Powell's report on Tuesday was shoddy and biased, and ignored central facts presented by the movie. There was no analysis of the film's ideas or the content that the officers actually viewed. The article instead simply channeled the scattered ramblings of the victimology of the opponents of the movie. Steve Emerson's Investigative Project on Terrorism noted last year that "the Council on American-Islamic Relations' protest that the documentary The Third Jihad smears Muslims reveals more about CAIR's desire to hide its record than any concern for the civil rights of Muslim Americans."Now, again, in following CAIR, the Times reveals its own exploitation of American Muslims in order to score political points.
Powell's premise is that the film is discriminatory against American Muslims because it presents all Muslims as radicalized. Yet if Powell, a journalist, believed the film to be an affront to Muslims, wouldn't he have felt a duty to speak with the devout Muslim who narrated the movie, to see why he was involved in its making? Powell made no attempt to discuss the film with me, or indeed with any other Muslims who sympathize with the film's view. (The AP, on the other hand, did contact me and placed a one-sentence response from me in its otherwise sympathetic rehash of the Times piece.) I'm an observant American Muslim, one who has chosen to take on a "jihad against jihad" as an act of love for my faith, in order to help protect our children from the inherent separatism of political Islam. Times readers would have been well served by being given my perspective.
In 2007, the NYPD released a landmark report titled " Radicalization in the West: The Homegrown Threat," a seminal piece of research on how radicalization occurs. I embraced it as a blueprint that could help American Muslims confront the threat to our religion and to our country. Groups like CAIR, on the other hand, saw it as an opportunity to drive a wedge between American Muslims and law enforcement. The attacks by the Times upon the NYPD have everything to do with the efforts of CAIR to use American Muslims as a tool to suppress dissent and frame our communities as victims of American society.

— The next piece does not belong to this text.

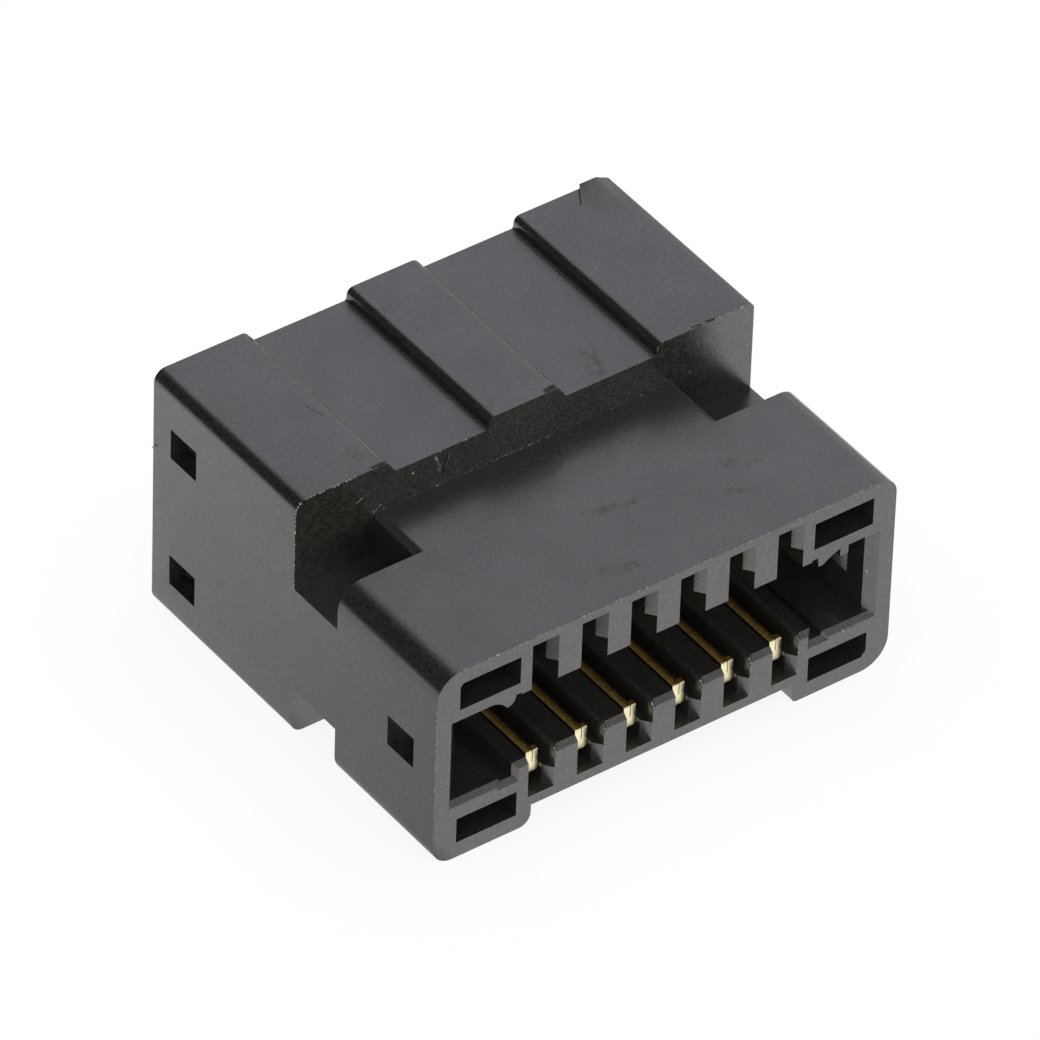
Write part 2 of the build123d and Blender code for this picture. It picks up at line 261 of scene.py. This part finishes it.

The Third Jihad is not anti-Islam or anti-Muslim. If it were, I would not have been a part of it. To this day, when it comes to Muslim diversity and the battle of ideas within Islam, it remains utterly bewildering why a major newspaper like the Times ignores anti-Islamist Muslim reformers. They essentially have no use in their political agenda for devout Muslims who maintain the courage to publicly take on the dominant American Islamist establishment from within.